TURN RIGHT ON POINSETT STREET.
First National Bank of Greer
100 Poinsett Street at Main Street
This two-story brick building was home to the First National Bank of Greer when it opened in 1910. The upstairs operated as a school for a time. Over time some of the doors and windows have been partially filled; on the upper story the original metal cornice with dentils survives on the Poinsett facade.
109-113 East Poinsett Street
This typical one-story Greer brick building finds three individual store components wedded by a corbeled cornice and parapet above. One of the units once housed a post office.
115-117 East Poinsett Street
This two-story brick building with a built-up roof with parapet wall and six bays on the second floor dates to around 1920 and its days as the Elmore Hotel and Cafe.

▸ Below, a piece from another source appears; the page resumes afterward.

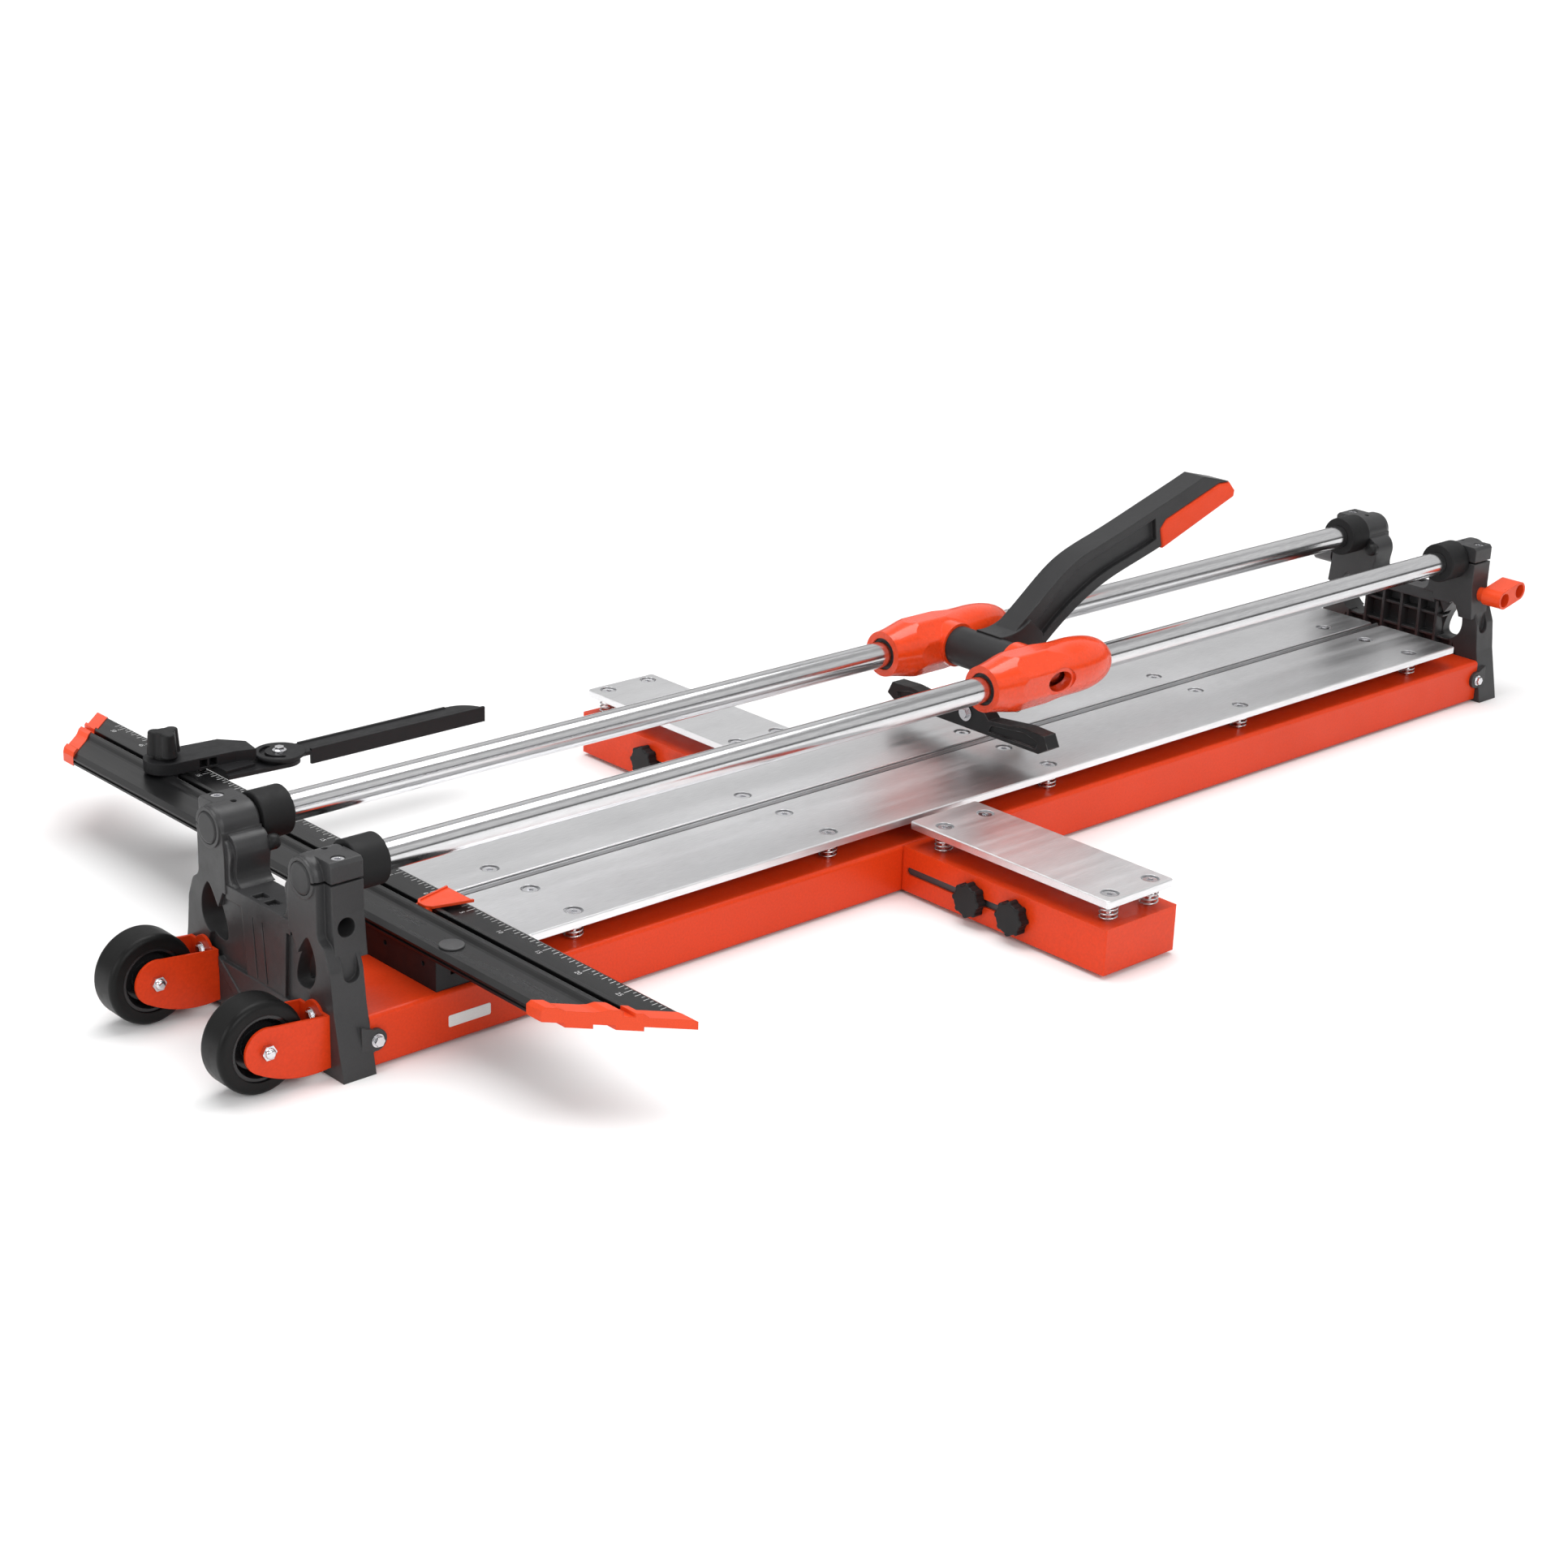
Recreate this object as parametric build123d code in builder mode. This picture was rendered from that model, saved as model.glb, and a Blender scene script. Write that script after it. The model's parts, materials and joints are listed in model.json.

TURN RIGHT ON TRADE STREET.
Planters Savings Bank
101 Trade Street at Poinsett Street
This two-story wedge-shaped building is a creation of Greenville architects James Douthit Beacham and Leon LeGrand in the Neoclassical Revival style. The duo strung eight arched windows with keystones around the building and capped it with a cornice and balustrade. The facade is laid in Flemish bond brick.
109-111 Trade Street
The ground floor of this 1905 building has been severely compromised but look up - the seven round arched windows remain as does the decorative corbeled cornice and stepped parapet. This was originally the W.M. Thompson hardware store.
Bank of Greer
116 Trade Street
This Neoclassical bank vault that dates to 1920 comes outfitted with a stone water table at its base, brick pilasters and a stringcourse and roman arched windows. This was the Bank of Greer.
201 Trade Street
Mayor T.E. Smith built this two-story brick building in 1915 and named it for his wife Fannie Bailey. It features a stepped parapet wall with brick caps, brick corner pilasters and a concrete stringcourse. The six windows each have a stone lintel.
212-214 Trade Street
This two-story building with a built-up roof and stepped parapet was executed in yellow brick around 1915.
217 Trade Street
Thomas Keating, an upcountry contractor and builder who was responsible for many buildings in Greenville and Spartanburg counties between 1903 and 1915, designed this two-story brick building with a trio of upper-level windows with wide concrete lintels and a concrete string course at sill level.
230 Trade Street
D.D. Davenport operated his emporium at this location beginning in the late 1800s, offering for sale all the new conveniences. In the years since Davenport’s death in 1918 the building, that once had two separate storefront entrances, has been used as a department store, a bank, a furniture company and others.
TURN LEFT ON RANDALL STREET AND CONTINUE TO THE TOUR STARTING POINT.